[JSON records of objects]
════════════════

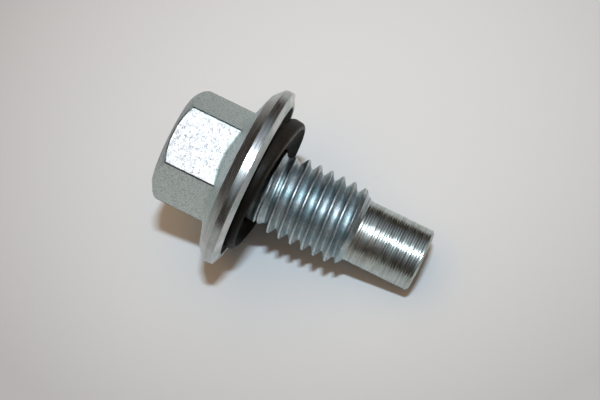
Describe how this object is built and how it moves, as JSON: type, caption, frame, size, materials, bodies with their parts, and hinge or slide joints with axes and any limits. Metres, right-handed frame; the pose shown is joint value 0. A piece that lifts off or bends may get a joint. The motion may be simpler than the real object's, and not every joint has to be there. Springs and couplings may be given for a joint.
{
  "type": "oil drain plug",
  "caption": "Hexagon flange-head drain plug with a right-hand metric thread, a plain pilot and a captive rubber seal ring under the flange.",
  "frame": {"origin": "centre of the flat top of the hexagon head, on which the plug stands", "axes": "+Z along the plug's axis from the head to the pilot; -Y is the outward direction of one flat of the hexagon"},
  "size_m": [0.0261, 0.026, 0.0378],
  "materials": {
    "zinc_plated_steel": "forged and turned steel with a thin clear-blue zinc plating",
    "seal_rubber": "moulded black nitrile rubber, satin"
  },
  "bodies": {
    "root": {"plug": "zinc_plated_steel", "seal_ring": "seal_rubber"}
  },
  "joints": []
}
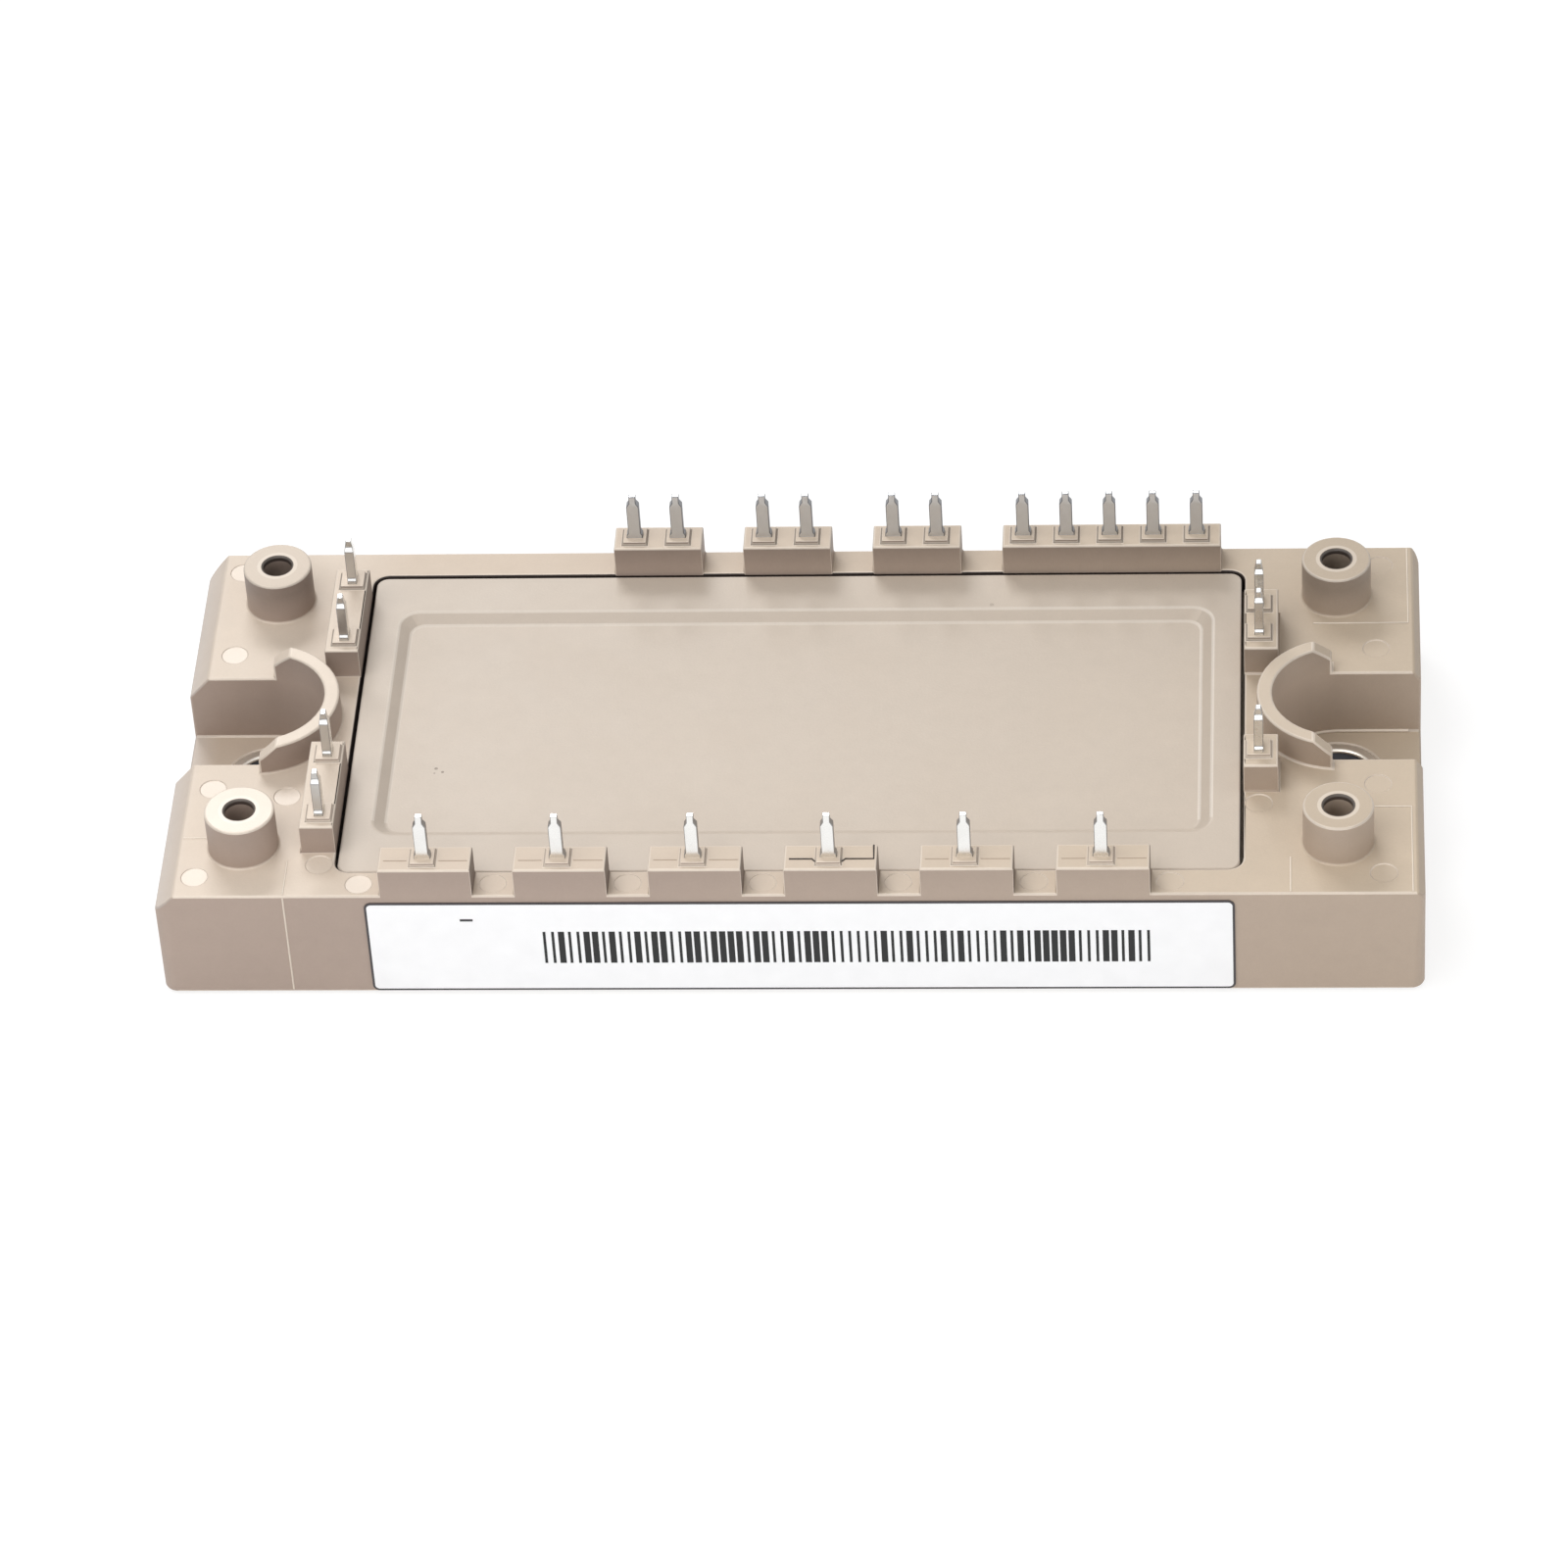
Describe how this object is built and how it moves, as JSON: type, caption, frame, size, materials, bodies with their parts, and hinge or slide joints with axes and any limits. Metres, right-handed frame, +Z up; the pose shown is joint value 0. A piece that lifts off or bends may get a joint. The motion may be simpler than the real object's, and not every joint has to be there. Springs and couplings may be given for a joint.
{
  "type": "igbt module",
  "caption": "Flat power semiconductor module: moulded frame with solder pins on raised blocks, glued lid, board standoffs and screw wells over a metal cooling plate.",
  "frame": {"origin": "middle of the outline, on the underside of the cooling plate", "axes": "+X along the length, to the right when the label side faces the viewer; +Y from the label side to the rear; +Z up, away from the cooling plate"},
  "size_m": [0.1076, 0.0451, 0.0191],
  "materials": {
    "housing_plastic": "moulded beige thermoplastic with glass fibre, slightly rough",
    "lid_plastic": "moulded beige thermoplastic, smooth",
    "label_film": "white printed film",
    "nickel": "nickel-plated copper, satin",
    "tin": "tin-plated copper strip, satin",
    "copper": "bare copper",
    "ceramic": "white alumina",
    "silicon": "metallised silicon",
    "solder": "dull solder",
    "wire_aluminium": "bright drawn wire",
    "gel": "clear soft silicone",
    "silicone_bead": "cured silicone adhesive"
  },
  "bodies": {
    "root": {"base_plate": "nickel", "ceramic_left": "ceramic", "ceramic_right": "ceramic", "diode_wires": "wire_aluminium", "freewheel_diodes": "silicon", "housing": "housing_plastic", "label": "label_film", "lid": "lid_plastic", "lower_copper_left": "copper", "lower_copper_right": "copper", "pin_front_1": "tin", "pin_front_2": "tin", "pin_front_3": "tin", "pin_front_4": "tin", "pin_front_5": "tin", "pin_front_6": "tin", "pin_left_1": "tin", "pin_left_2": "tin", "pin_left_3": "tin", "pin_left_4": "tin", "pin_rear_1": "tin", "pin_rear_10": "tin", "pin_rear_11": "tin", "pin_rear_2": "tin", "pin_rear_3": "tin", "pin_rear_4": "tin", "pin_rear_5": "tin", "pin_rear_6": "tin", "pin_rear_7": "tin", "pin_rear_8": "tin", "pin_rear_9": "tin", "pin_right_1": "tin", "pin_right_2": "tin", "pin_right_3": "tin", "pin_wires": "wire_aluminium", "rectifier_diodes": "silicon", "rectifier_wires": "wire_aluminium", "screw_sleeve_left": "nickel", "screw_sleeve_right": "nickel", "sealing_bead": "silicone_bead", "silicone_gel": "gel", "solder_left": "solder", "solder_right": "solder", "switch_chip_1": "silicon", "switch_chip_2": "silicon", "switch_chip_3": "silicon", "switch_chip_4": "silicon", "switch_chip_5": "silicon", "switch_chip_6": "silicon", "switch_chip_7": "silicon", "switch_wires": "wire_aluminium", "thermistor": "silicon", "upper_copper_left": "copper", "upper_copper_right": "copper"}
  },
  "joints": []
}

════════════════

_Objective_
From the first line to the last, please quote the material above exactly.

_Exercise answer_
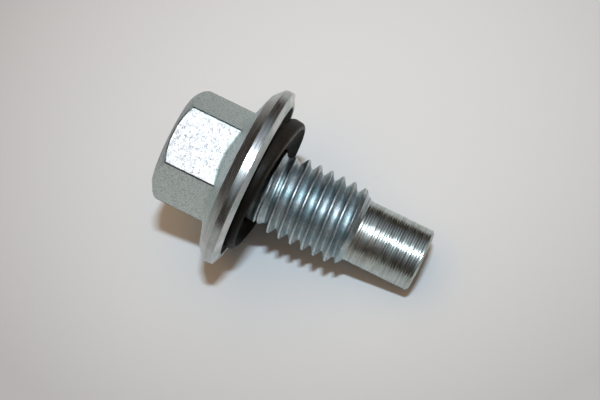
Describe how this object is built and how it moves, as JSON: type, caption, frame, size, materials, bodies with their parts, and hinge or slide joints with axes and any limits. Metres, right-handed frame; the pose shown is joint value 0. A piece that lifts off or bends may get a joint. The motion may be simpler than the real object's, and not every joint has to be there. Springs and couplings may be given for a joint.
{
  "type": "oil drain plug",
  "caption": "Hexagon flange-head drain plug with a right-hand metric thread, a plain pilot and a captive rubber seal ring under the flange.",
  "frame": {"origin": "centre of the flat top of the hexagon head, on which the plug stands", "axes": "+Z along the plug's axis from the head to the pilot; -Y is the outward direction of one flat of the hexagon"},
  "size_m": [0.0261, 0.026, 0.0378],
  "materials": {
    "zinc_plated_steel": "forged and turned steel with a thin clear-blue zinc plating",
    "seal_rubber": "moulded black nitrile rubber, satin"
  },
  "bodies": {
    "root": {"plug": "zinc_plated_steel", "seal_ring": "seal_rubber"}
  },
  "joints": []
}
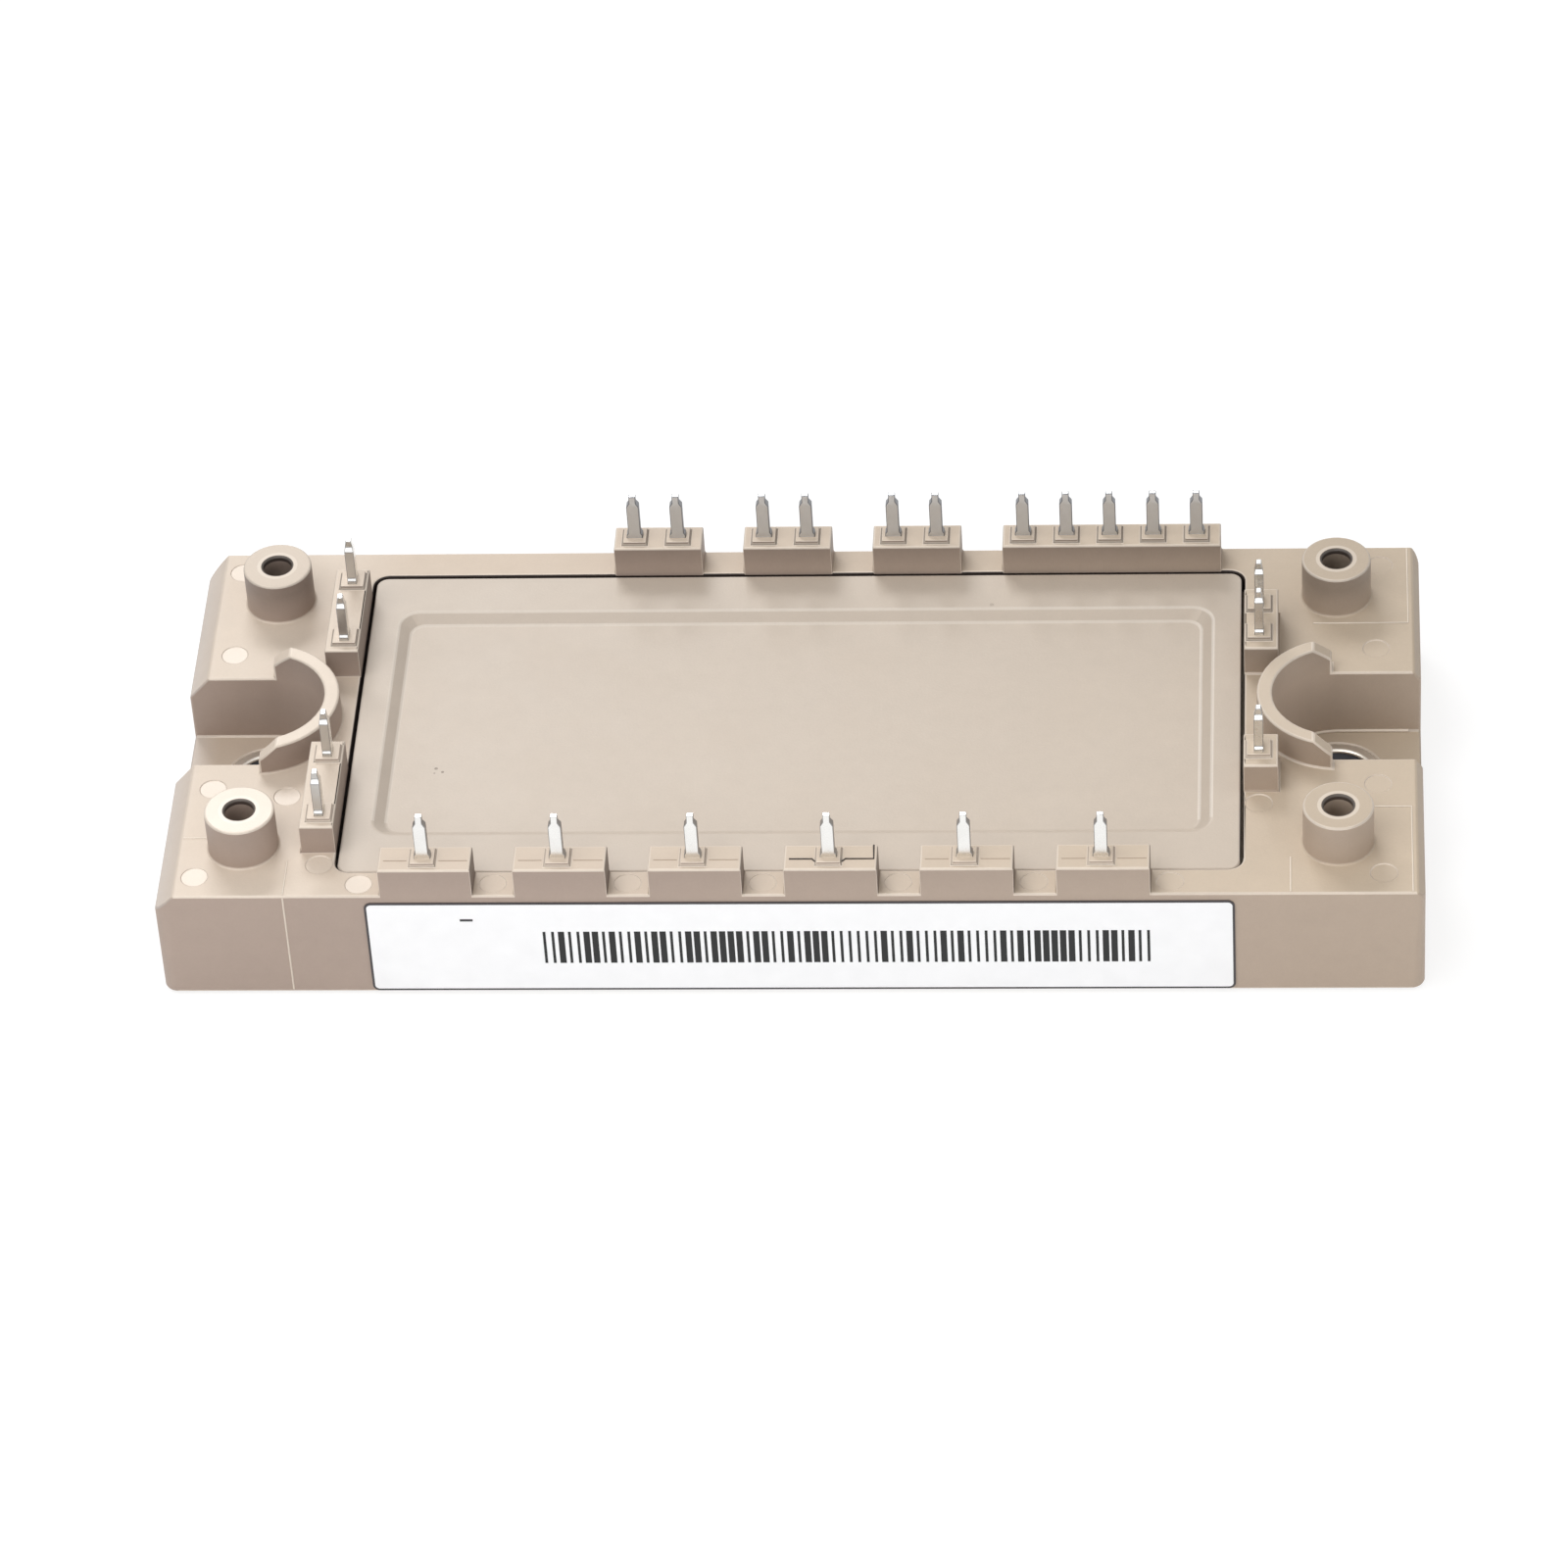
Describe how this object is built and how it moves, as JSON: type, caption, frame, size, materials, bodies with their parts, and hinge or slide joints with axes and any limits. Metres, right-handed frame, +Z up; the pose shown is joint value 0. A piece that lifts off or bends may get a joint. The motion may be simpler than the real object's, and not every joint has to be there. Springs and couplings may be given for a joint.
{
  "type": "igbt module",
  "caption": "Flat power semiconductor module: moulded frame with solder pins on raised blocks, glued lid, board standoffs and screw wells over a metal cooling plate.",
  "frame": {"origin": "middle of the outline, on the underside of the cooling plate", "axes": "+X along the length, to the right when the label side faces the viewer; +Y from the label side to the rear; +Z up, away from the cooling plate"},
  "size_m": [0.1076, 0.0451, 0.0191],
  "materials": {
    "housing_plastic": "moulded beige thermoplastic with glass fibre, slightly rough",
    "lid_plastic": "moulded beige thermoplastic, smooth",
    "label_film": "white printed film",
    "nickel": "nickel-plated copper, satin",
    "tin": "tin-plated copper strip, satin",
    "copper": "bare copper",
    "ceramic": "white alumina",
    "silicon": "metallised silicon",
    "solder": "dull solder",
    "wire_aluminium": "bright drawn wire",
    "gel": "clear soft silicone",
    "silicone_bead": "cured silicone adhesive"
  },
  "bodies": {
    "root": {"base_plate": "nickel", "ceramic_left": "ceramic", "ceramic_right": "ceramic", "diode_wires": "wire_aluminium", "freewheel_diodes": "silicon", "housing": "housing_plastic", "label": "label_film", "lid": "lid_plastic", "lower_copper_left": "copper", "lower_copper_right": "copper", "pin_front_1": "tin", "pin_front_2": "tin", "pin_front_3": "tin", "pin_front_4": "tin", "pin_front_5": "tin", "pin_front_6": "tin", "pin_left_1": "tin", "pin_left_2": "tin", "pin_left_3": "tin", "pin_left_4": "tin", "pin_rear_1": "tin", "pin_rear_10": "tin", "pin_rear_11": "tin", "pin_rear_2": "tin", "pin_rear_3": "tin", "pin_rear_4": "tin", "pin_rear_5": "tin", "pin_rear_6": "tin", "pin_rear_7": "tin", "pin_rear_8": "tin", "pin_rear_9": "tin", "pin_right_1": "tin", "pin_right_2": "tin", "pin_right_3": "tin", "pin_wires": "wire_aluminium", "rectifier_diodes": "silicon", "rectifier_wires": "wire_aluminium", "screw_sleeve_left": "nickel", "screw_sleeve_right": "nickel", "sealing_bead": "silicone_bead", "silicone_gel": "gel", "solder_left": "solder", "solder_right": "solder", "switch_chip_1": "silicon", "switch_chip_2": "silicon", "switch_chip_3": "silicon", "switch_chip_4": "silicon", "switch_chip_5": "silicon", "switch_chip_6": "silicon", "switch_chip_7": "silicon", "switch_wires": "wire_aluminium", "thermistor": "silicon", "upper_copper_left": "copper", "upper_copper_right": "copper"}
  },
  "joints": []
}